↓↓↓

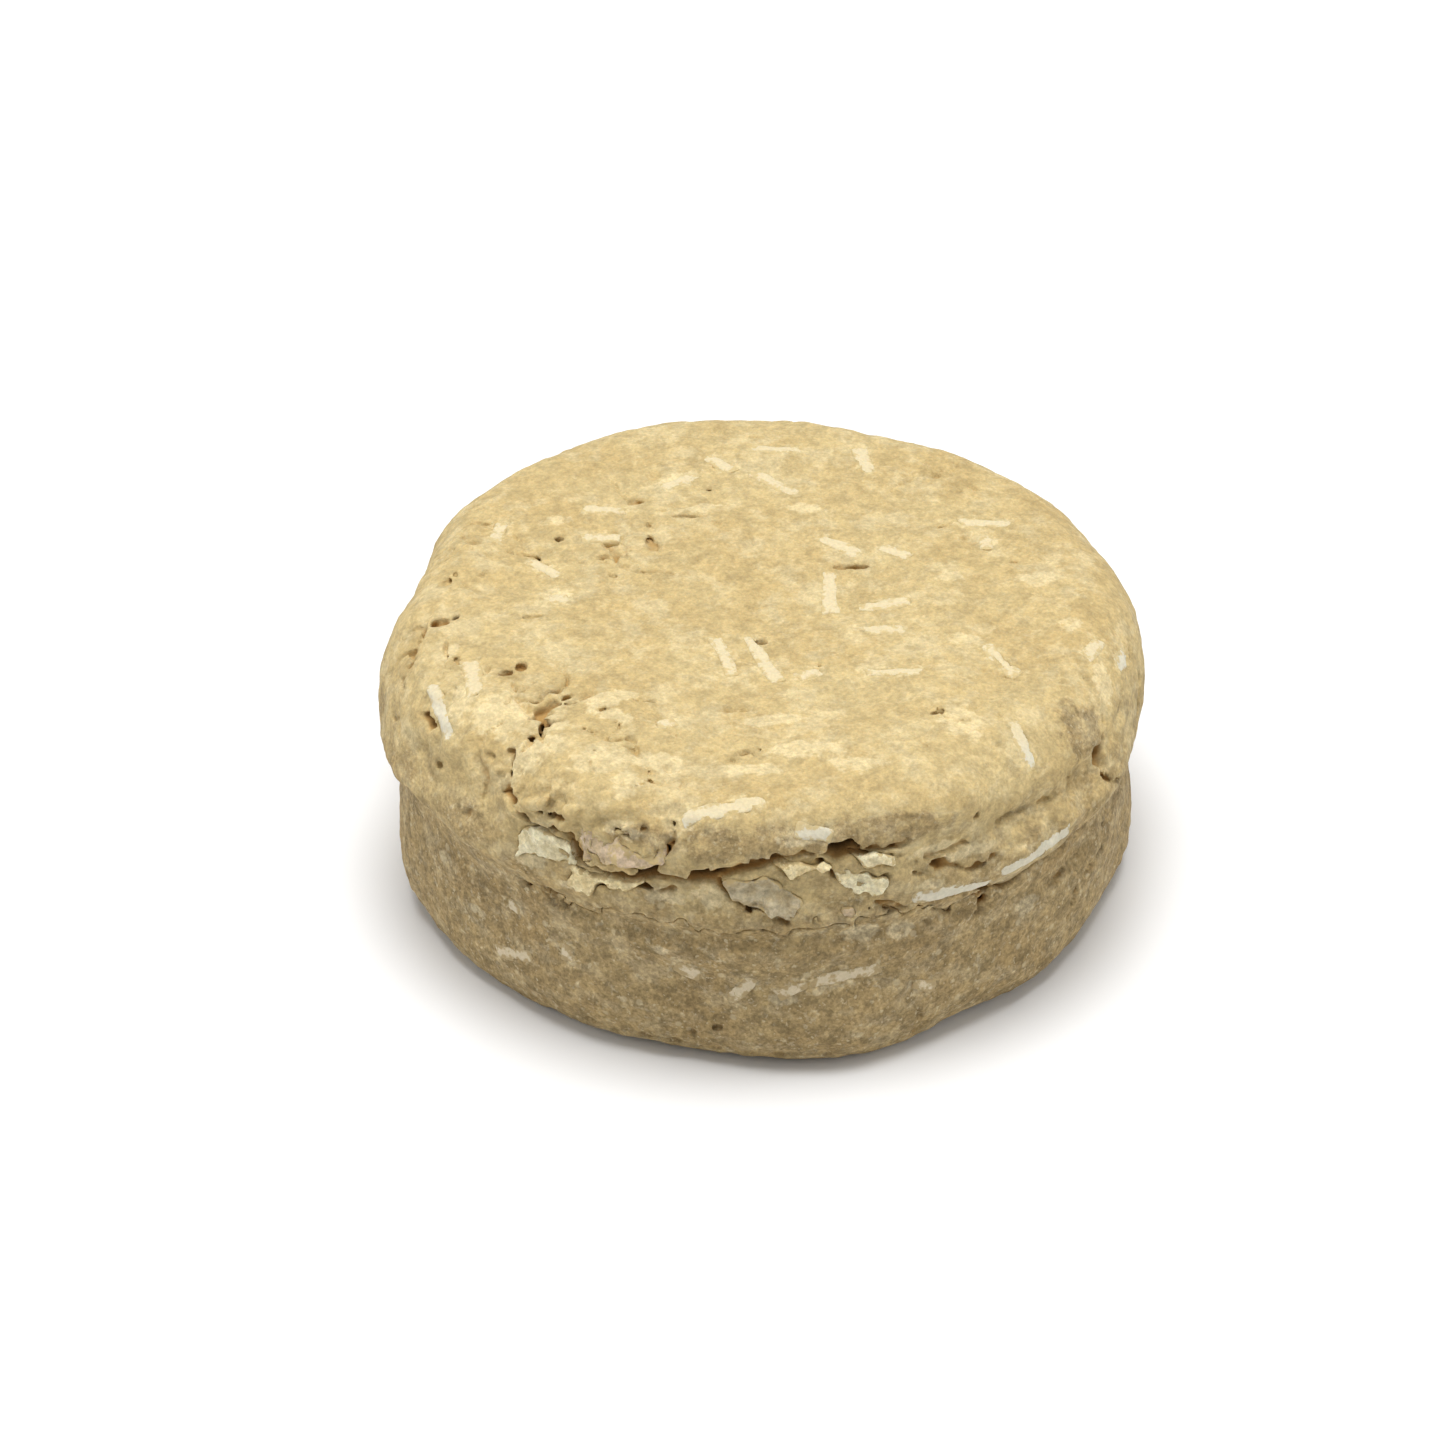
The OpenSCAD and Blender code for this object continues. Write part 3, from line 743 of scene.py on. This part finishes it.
def sculpt_noodle(lift, rod, seed):
    """A noodle bent along the skin of its lift: its surface, and how far it fades out at each point."""
    middle, axis, half, radius = rod
    rng = np.random.default_rng(seed)
    side = across_rod(lift, middle, axis)
    turn = np.array([axis, side, np.cross(axis, side)])
    margin = radius + 0.6
    clay = Clay((-half - 0.6, -margin, -margin - 0.6), (half + 0.6, margin, margin + 0.4), NOODLE_VOXEL)
    bend, slant = rng.uniform(-0.15, 0.15), rng.uniform(-0.4, 0.4)
    world = cell_points(clay.x, clay.y, clay.z) @ turn + middle
    skin = lift.at(lift.skin, world).reshape(clay.shape)
    y = clay.y - bend * (2 * (clay.x / half) ** 2 - 1)
    thick = radius * rng.uniform(0.95, 1.12)
    off = np.hypot(y, skin + SINK_SHARE * radius) - thick + 0.09 * clay.noise(1.4, seed)
    ends = np.abs(clay.x + slant * np.sign(clay.x) * y) - half + 0.12 * clay.noise(0.7, seed + 1)
    face = skin - rng.uniform(0.0, 0.08) + 0.03 * clay.noise(0.6, seed + 2)
    clay.d = soft_max(soft_max(off, ends, 0.25), face, 0.12)
    points, triangles, quads = clay.surface()
    to_side = np.abs(points[:, 1]) / radius
    to_tip = 1 + (np.abs(points[:, 0]) - half) / 1.2
    faint = 0.25 * (middle[2] < FAINT_BELOW) - 0.1 * (half > CLEAN_HALF)
    fade = np.maximum(to_side, to_tip) + rng.uniform(-0.15, 0.15) + faint
    points = points @ turn + middle
    points[:, 2] = np.maximum(points[:, 2], 0)
    return (points, triangles, quads), fade


# How far a flake stands out of the skin, which is more for a few of them.
PROUD = {"peeled_flake": 0.5, "cream_block": 0.2, "upper_crumb": 0.5, "yellow_ledge": 0.2}
USUAL_PROUD = 0.1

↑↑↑

Short exercise: Output the complete data exactly as written.

Correct answer:
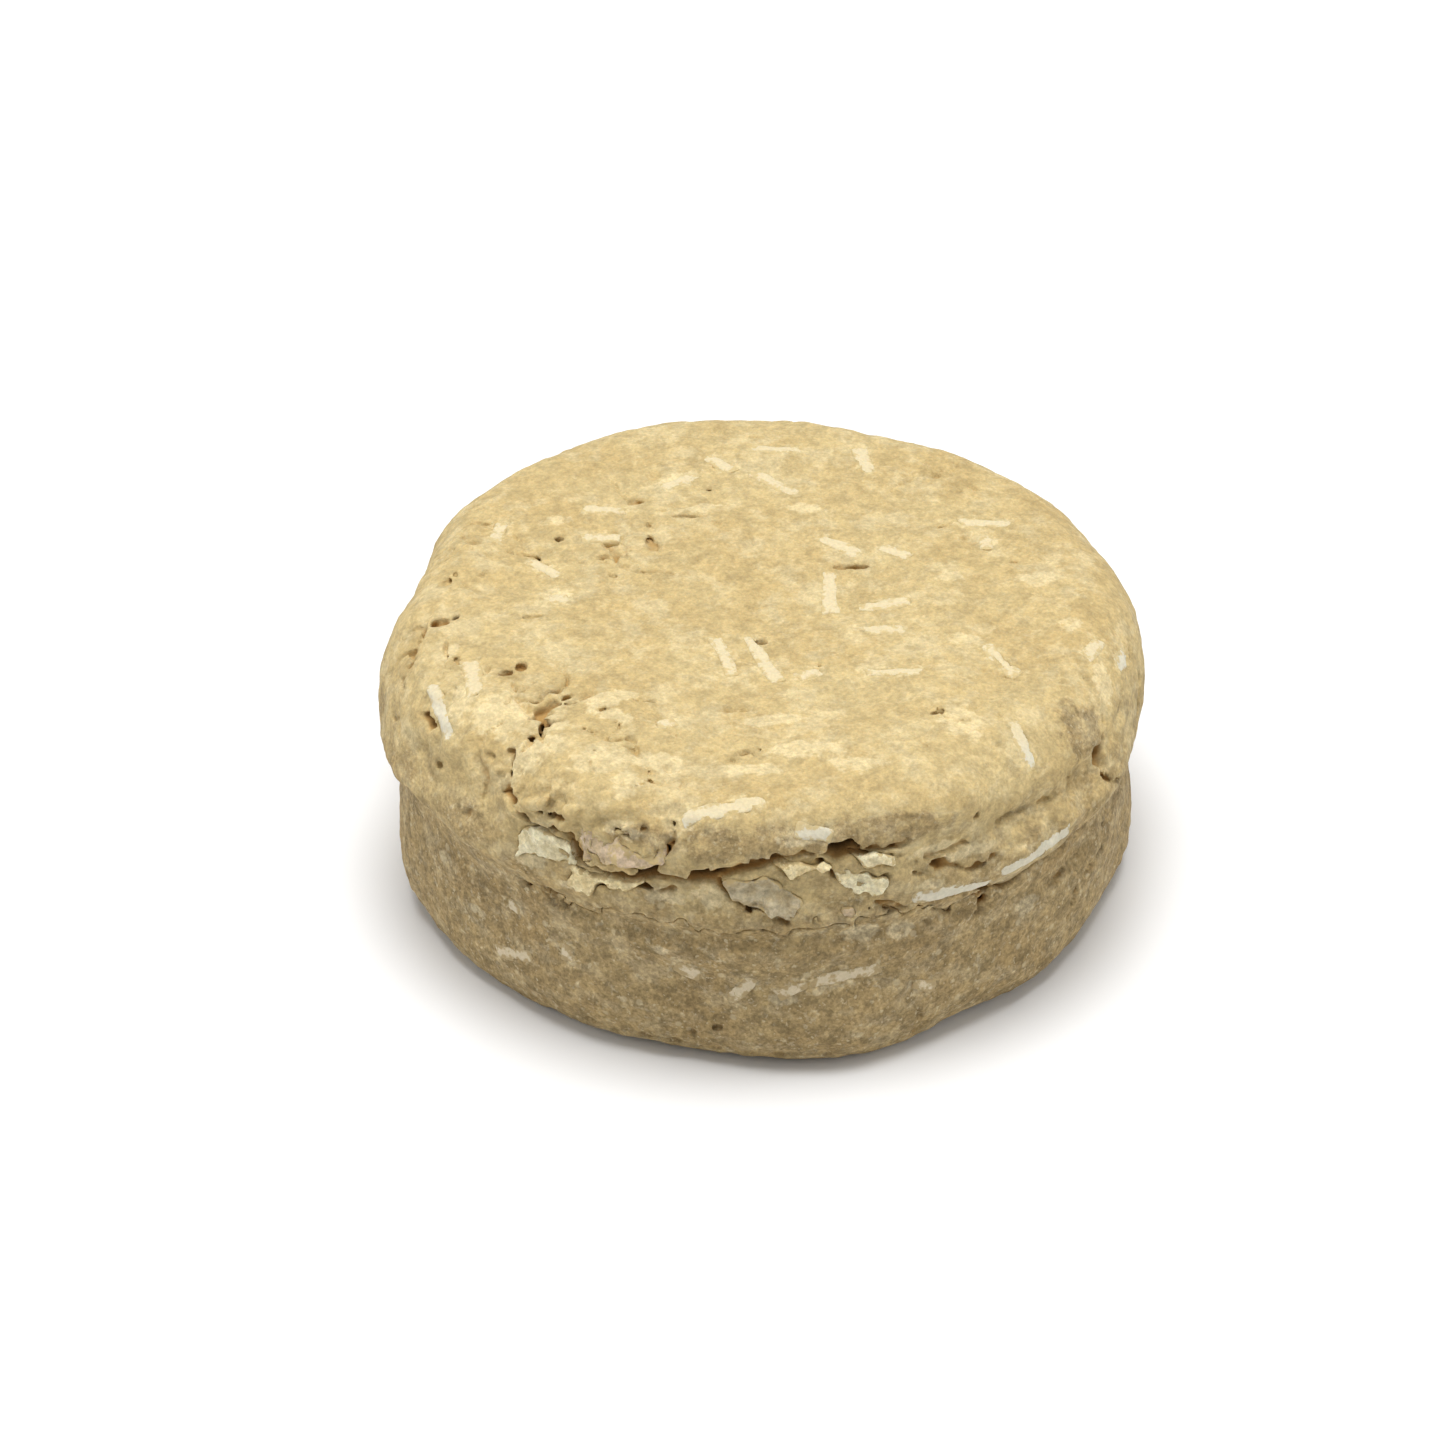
The OpenSCAD and Blender code for this object continues. Write part 3, from line 743 of scene.py on. This part finishes it.
def sculpt_noodle(lift, rod, seed):
    """A noodle bent along the skin of its lift: its surface, and how far it fades out at each point."""
    middle, axis, half, radius = rod
    rng = np.random.default_rng(seed)
    side = across_rod(lift, middle, axis)
    turn = np.array([axis, side, np.cross(axis, side)])
    margin = radius + 0.6
    clay = Clay((-half - 0.6, -margin, -margin - 0.6), (half + 0.6, margin, margin + 0.4), NOODLE_VOXEL)
    bend, slant = rng.uniform(-0.15, 0.15), rng.uniform(-0.4, 0.4)
    world = cell_points(clay.x, clay.y, clay.z) @ turn + middle
    skin = lift.at(lift.skin, world).reshape(clay.shape)
    y = clay.y - bend * (2 * (clay.x / half) ** 2 - 1)
    thick = radius * rng.uniform(0.95, 1.12)
    off = np.hypot(y, skin + SINK_SHARE * radius) - thick + 0.09 * clay.noise(1.4, seed)
    ends = np.abs(clay.x + slant * np.sign(clay.x) * y) - half + 0.12 * clay.noise(0.7, seed + 1)
    face = skin - rng.uniform(0.0, 0.08) + 0.03 * clay.noise(0.6, seed + 2)
    clay.d = soft_max(soft_max(off, ends, 0.25), face, 0.12)
    points, triangles, quads = clay.surface()
    to_side = np.abs(points[:, 1]) / radius
    to_tip = 1 + (np.abs(points[:, 0]) - half) / 1.2
    faint = 0.25 * (middle[2] < FAINT_BELOW) - 0.1 * (half > CLEAN_HALF)
    fade = np.maximum(to_side, to_tip) + rng.uniform(-0.15, 0.15) + faint
    points = points @ turn + middle
    points[:, 2] = np.maximum(points[:, 2], 0)
    return (points, triangles, quads), fade


# How far a flake stands out of the skin, which is more for a few of them.
PROUD = {"peeled_flake": 0.5, "cream_block": 0.2, "upper_crumb": 0.5, "yellow_ledge": 0.2}
USUAL_PROUD = 0.1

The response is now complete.